Você vem de família de músicos e dirigiu alguns espetáculos musicais, com Zélia Duncan, por exemplo. Qual é a sua relação com a música?
Dirigir shows é uma coisa que amo fazer. E a Zélia também é escritora, é uma poeta incrível, acabou de lançar o livro “Benditas coisas que eu não sei”, então trabalhar com ela é trabalhar na dramaturgia do show. É a palavra que leva o show. O fato de ser filha de músico faz com que eu fique antenada nisso, a despeito de não ter convivido muito com minha família de músicos. Convivi mais com minha mãe, que era atriz, mas a música está na raiz. Toco violão, piano, flauta transversal, canto, mas não sou musicista, isso faz parte da minha vida. Villa-Lobos tinha a utopia de que a música fizesse parte da vida de todo mundo, que fosse ensinada nas escolas. Dirigir show é uma coisa que entendi que tinha facilidade para fazer.

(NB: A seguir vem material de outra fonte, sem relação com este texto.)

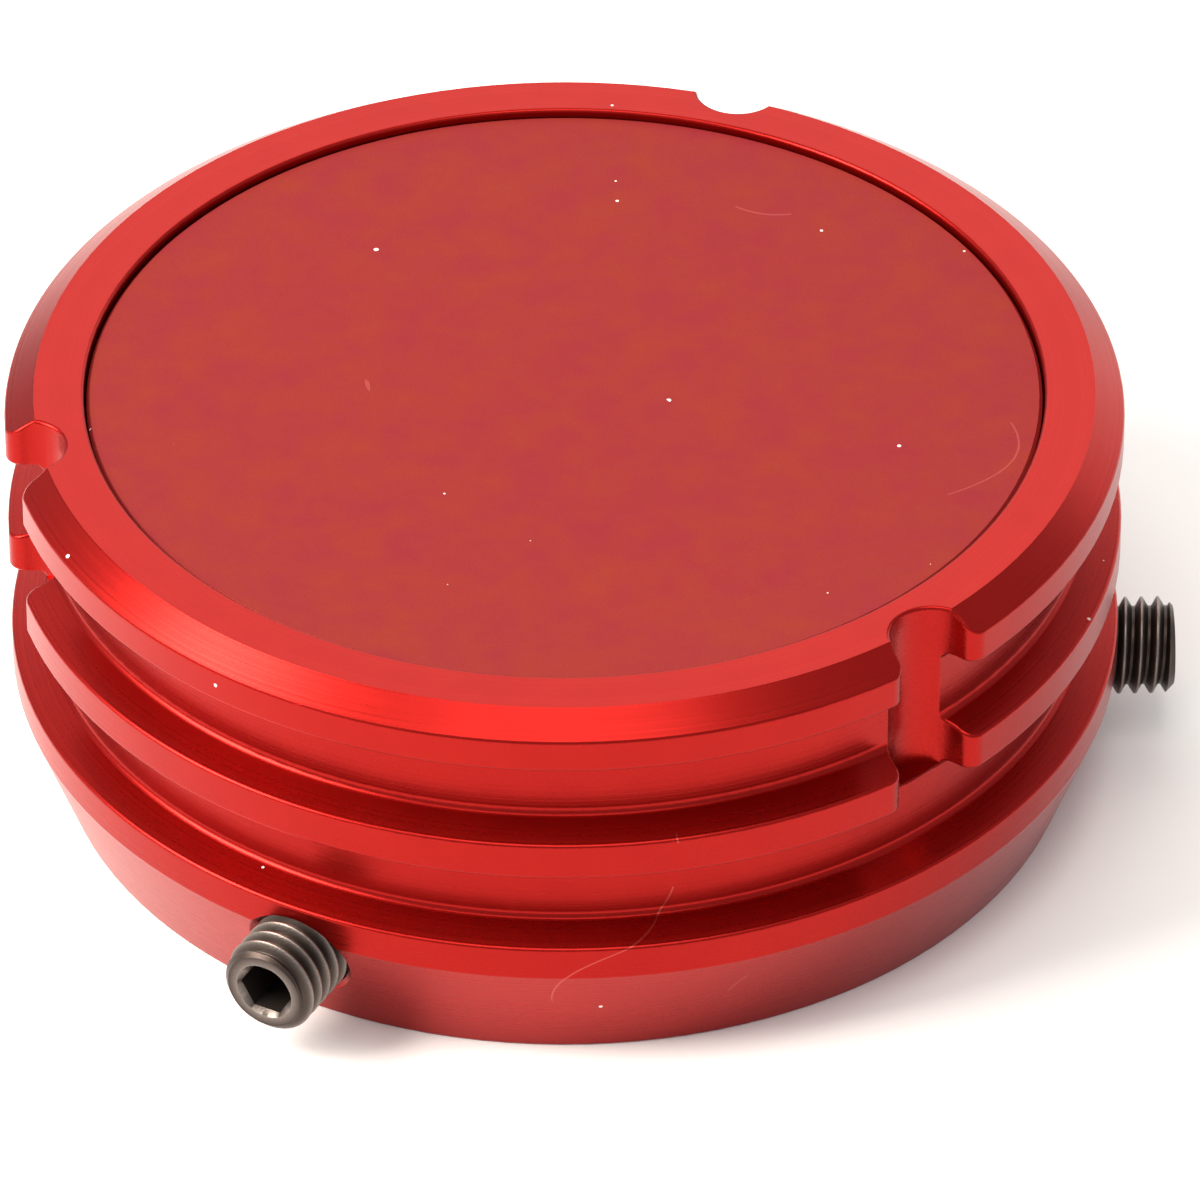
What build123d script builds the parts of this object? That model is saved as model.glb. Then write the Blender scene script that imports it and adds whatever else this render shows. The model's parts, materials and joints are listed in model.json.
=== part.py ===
from build123d import *
import os
from math import atan2, cos, degrees, hypot, radians, sin

# Blanking flange for the plain end of a 50 mm tube: a turned, anodised aluminium body with
# three lips and two ring grooves for a bayonet socket, closed by a separate face disc, and
# clamped on the tube by three radial grub screws.  Millimetres, +Z up, origin on the axis at
# the base face.  The first grub screw lies on +X.

# Body, outside
RIM_RADIUS = 34.0            # all three lips are turned to this radius
HEIGHT = 26.2
LAND_RADIUS = 32.2           # the flat top land ends here and the rim tapers down
TAPER_DROP = 1.3
GROOVE_RADIUS = 31.7         # wall at the back of both ring grooves
GROOVE_FILLET = 0.5
LIP_DROP = 0.78              # a lip's upper face falls this much from the groove to the rim
TURNING_ALLOWANCE = 0.3      # the blank is turned this much too wide, then cut to the rim circle
EDGE_BREAK = 0.22            # rounding of the lips, the notches and the rim
TOP_LIP_UNDERSIDE = HEIGHT - 3.4
MIDDLE_LIP_TOP = HEIGHT - 9.0
MIDDLE_LIP_UNDERSIDE = HEIGHT - 11.4
BASE_RING_TOP = HEIGHT - 16.8
BASE_RING_WALL_END = HEIGHT - 18.9
BASE_RADIUS = 31.3           # the base ring tapers in to this radius at the base face

# Body, inside
BORE_RADIUS = 25.0           # takes the tube
BORE_DEPTH = 16.2
BORE_CHAMFER = 0.5
SEAT_HOLE_RADIUS = 19.0      # opening in the ledge that the face disc closes
SEAT_LEVEL = 21.75           # the ledge's top face, which carries the disc
POCKET_RADIUS = 29.15
TUBE_SEAL_LEVEL = 12.2       # middle of the tube seal's groove
TUBE_SEAL_GROOVE_WIDTH = 2.4
TUBE_SEAL_GROOVE_RADIUS = 26.75

# Bayonet notches
NOTCH_COUNT = 3
NOTCH_RADIUS = 2.55
NOTCH_CENTRE_RADIUS = 33.2
NOTCH_MOUTH_ROUNDING = 1.0
NOTCH_DEPTH = 11.6
NOTCH_FIRST_ANGLE = 69.4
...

Sei a afinação do violão de ouvido, sei o som dos intervalos entre as cordas.
Você tem no currículo algumas atuações no cinema. Entre televisão, teatro e cinema, há uma preferência?
Cinema, considero que não fiz ainda. Esse sentimento aumentou a partir do convívio com Dira Paes; ela viveu o cinema, a escrita dela foi pelo cinema. Quero vivenciar isso também, essa imersão. É uma área que não explorei, mas gostaria muito.
Você vai interpretar Marília Mendonça no cinema?
Não. Isso sai direto na mídia, toda semana. Acho uma coisa tão interessante, porque nunca fui sondada para fazer, mas tem aí uma questão muito louca: Marília Mendonça morreu com 26 ou 27 anos, eu tenho 48, então seria o quê? A vida que ela não viveu? Como contar a história de uma pessoa real bem mais nova do que eu? Amaria fazer, mas como seria isso? Eu, mais velha, fazendo ela mais jovem e tudo bem? Acho instigante, mas não estou sabendo que vou fazer não. Só vejo as notícias por aí.